L’escalation delle tensioni in Ucraina non fa bene nemmeno alle pensioni. Almeno a quelle che verranno. In questo senso la riforma in discussione al Ministero del Lavoro fra governo e sindacati potrebbe prendere una brutta piega.

Le conseguenze del recente atto di forza russo nei confronti dell’Ucraina sta infatti mettendo sotto pressione il costo delle materie energetiche. I prezzi delle forniture di gas sono già alle stelle, ma non stanno tardando a salire anche quelli delle altre materie prime.

Tensioni in Ucraina, tremano le pensioni

Fin qui niente di nuovo. E direte: cosa c’entra questo con le pensioni? Ebbene, come abbiamo visto a inizio anno, le pensioni 2022 sono state rivalutate del 1,9% rispetto all’anno precedente in conseguenza dell’aumento dell’inflazione.

Per il 2022 l’inflazione è destinata a salire ulteriormente proprio a causa del boom dei costi dell’energia. In previsione, anche se è presto per dirlo, si potrebbe arrivare di botto a un incremento doppio rispetto al 2021. Un bene per i pensionati, ma un male per l’economia.

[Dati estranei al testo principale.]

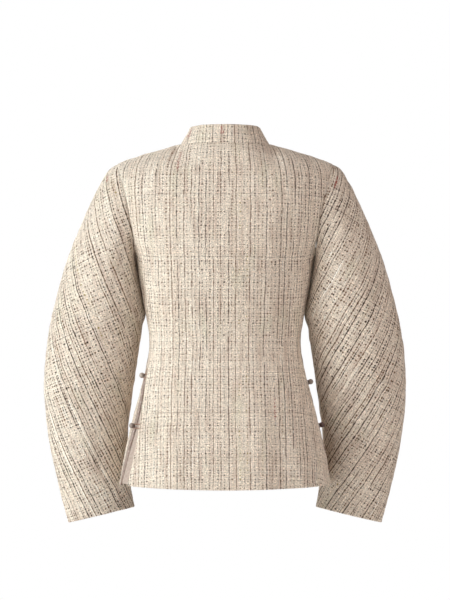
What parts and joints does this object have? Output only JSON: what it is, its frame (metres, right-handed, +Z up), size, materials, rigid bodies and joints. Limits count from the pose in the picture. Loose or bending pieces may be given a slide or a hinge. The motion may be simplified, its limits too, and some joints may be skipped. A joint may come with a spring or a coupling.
{
  "type": "cropped tweed jacket",
  "caption": "Worn, hollow cropped tweed jacket: stand collar, curved barrel sleeves, nipped waist, and flared side vents closed by ball buttons.",
  "frame": {"origin": "middle of the neck seam, level with its back: where the wearer's neck and shoulders hold the jacket", "axes": "+Z up, -Y the way the jacket's front faces, +X to the wearer's left"},
  "size_m": [0.6162, 0.252, 0.6795],
  "materials": {
    "tweed": "woven tweed, cream and beige with dark brown slubs",
    "tweed_facing": "plain taupe cloth",
    "button": "taupe ball, low sheen",
    "loop_cord": "brown cord"
  },
  "bodies": {
    "root": {"back": "tweed", "collar": "tweed", "front_button_1": "button", "front_button_2": "button", "front_button_3": "button", "front_button_4": "button", "front_button_5": "button", "front_left": "tweed", "front_loop_1": "loop_cord", "front_loop_2": "loop_cord", "front_loop_3": "loop_cord", "front_loop_4": "loop_cord", "front_loop_5": "loop_cord", "front_right": "tweed", "side_button_left_1": "button", "side_button_left_2": "button", "side_button_right_1": "button", "side_button_right_2": "button", "side_loop_left_1": "loop_cord", "side_loop_left_2": "loop_cord", "side_loop_right_1": "loop_cord", "side_loop_right_2": "loop_cord", "sleeve_back_left": "tweed", "sleeve_back_right": "tweed", "sleeve_front_left": "tweed", "sleeve_front_right": "tweed", "vent_underlap_left": "tweed_facing", "vent_underlap_right": "tweed_facing"}
  },
  "joints": []
}
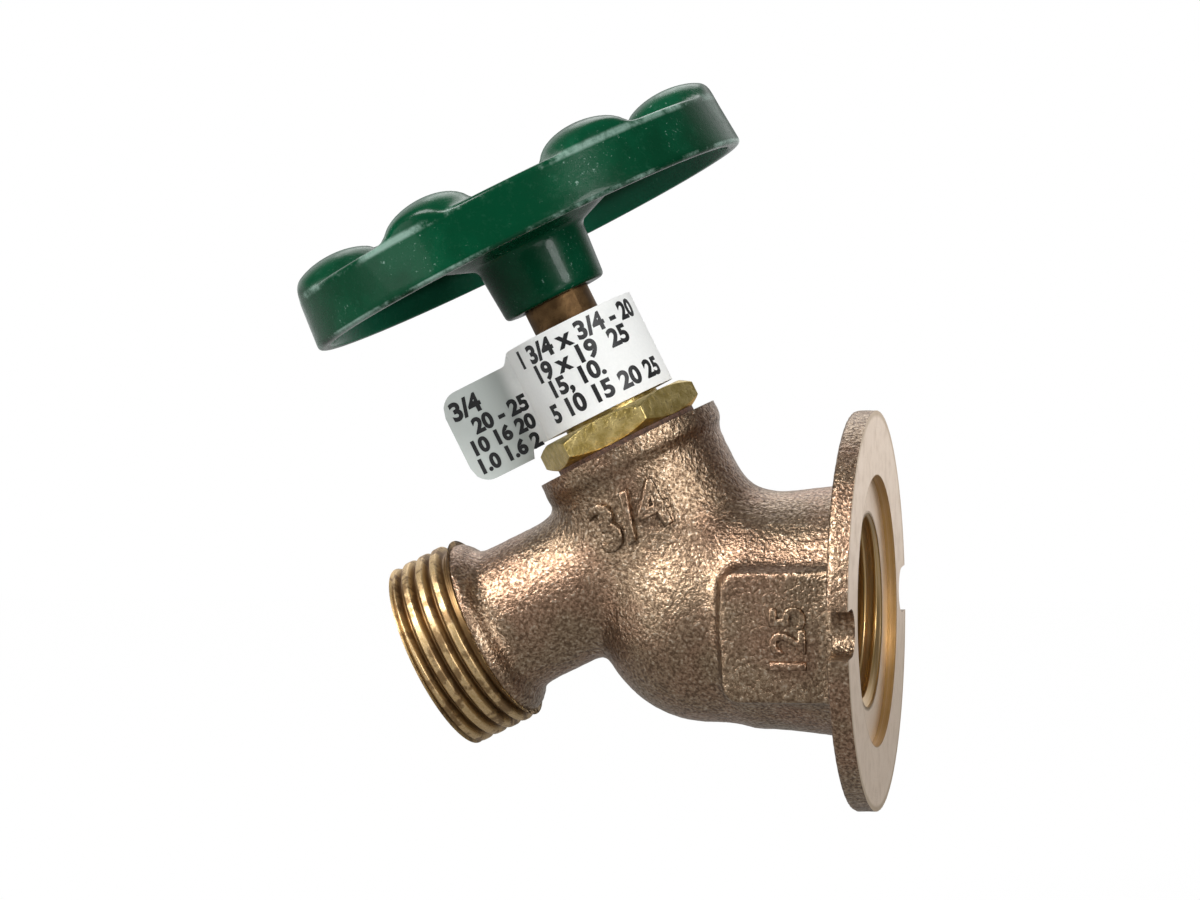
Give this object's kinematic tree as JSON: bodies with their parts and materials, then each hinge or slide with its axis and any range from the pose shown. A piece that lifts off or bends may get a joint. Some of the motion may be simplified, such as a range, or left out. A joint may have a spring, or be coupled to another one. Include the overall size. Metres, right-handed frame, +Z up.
{
  "type": "sillcock",
  "caption": "Outdoor wall tap with a wall flange, a threaded pipe inlet, a slanted hose spout and a round handwheel on a leaning valve stem.",
  "frame": {"origin": "centre of the pipe inlet on the back face of the wall flange", "axes": "+X out of the inlet towards the wall, +Z up, +Y completes a right-handed frame; the stem and spout lie in the plane Y = 0"},
  "size_m": [0.0789, 0.0648, 0.0995],
  "materials": {
    "cast_bronze": "rough sand-cast bronze, machined at the faces and threads",
    "machined_brass": "machined brass, slightly dull",
    "wheel_paint": "glossy dark green enamel on a casting",
    "washer_rubber": "moulded black rubber",
    "gasket_fibre": "pressed fibre",
    "packing_graphite": "dull grey graphited packing",
    "label_paper": "smooth white paper",
    "screw_steel": "zinc-plated steel"
  },
  "bodies": {
    "housing": {"body": "cast_bronze", "bonnet": "machined_brass", "bonnet_gasket": "gasket_fibre", "packing_washer": "machined_brass", "stem_packing": "packing_graphite", "packing_nut": "machined_brass", "paper_label": "label_paper"},
    "washer": {"seat_washer": "washer_rubber"},
    "spindle": {"stem": "machined_brass", "washer_screw": "machined_brass", "handwheel": "wheel_paint", "handle_screw": "screw_steel"}
  },
  "joints": [
    {"name": "stem_lift", "type": "slide", "parent": "housing", "child": "washer", "axis": [-0.4337, 0, 0.9011], "range_m": [0, 0.0051]},
    {"name": "handle_turn", "type": "hinge", "parent": "washer", "child": "spindle", "pos_m": [-0.02797, 0, 0.00991], "axis": [-0.4337, 0, 0.9011], "range_deg": [0, 720]}
  ],
  "couplings": [
    {"joint": "stem_lift", "follows": "handle_turn", "m_per_rad": 0.00040425}
  ]
}
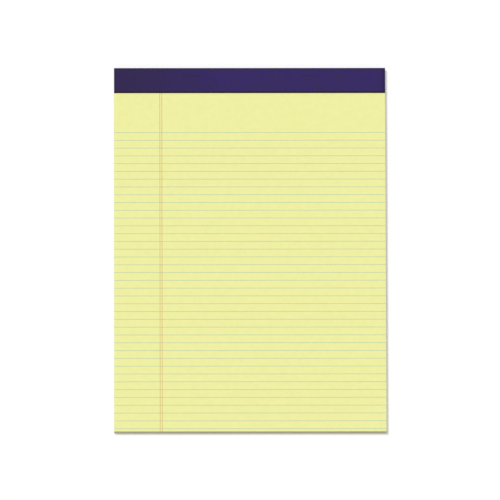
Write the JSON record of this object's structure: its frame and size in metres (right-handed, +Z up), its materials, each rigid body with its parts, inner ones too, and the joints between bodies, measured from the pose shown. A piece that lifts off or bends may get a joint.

In Italia i pensionati sono oltre 16 milioni e lo Stato spende quasi il 17% del Pil per mantenerli. Lo scorso anno sono stati stanziati circa 4 miliardi di euro per rivalutare le pensioni nel 2022. Quanti altri ne serviranno ancora per adeguare gli assegni nel 2023?

Uscite anticipate nel mirino del governo

Logico presupporre che, a fronte di simili rincari, lo Stato dovrà impegnarsi maggiormente sugli assegni in pagamento e stanziare altri miliardi a bilancio. E, considerato che il premier Draghi – come ha ribadito – non è disposto a tollerare ulteriori scostamenti di bilancio per finanziare le pensioni, è lecito domandarsi come lo Stato potrà sostenere la maggiore spesa prevista.

In buona sostanza, chi pagherà il conto? La risposta non è difficile da immaginare: i lavoratori. La riforma pensioni, già orientata verso un taglio delle uscite anticipate, riceverà per effetto della crisi internazionale l’avallo per un taglio più robusto di quanto in discussione finora.

I sindacati vorrebbero che ai lavoratori fosse data la possibilità di lasciare il lavoro a partire dai 62 anni o con 41 anni di contributi indipendentemente dall’età. Il governo punta, invece, all’uscita anticipata a 64 anni, ma col ricalcolo interamente contributivo della rendita, anziché misto.

In questo momento, l’ago della bilancia è orientato (per necessità) verso la seconda opzione. In altre parole, per sostenere gli aumenti previsti ai pensionati, si dovranno tagliare le pensioni anticipate.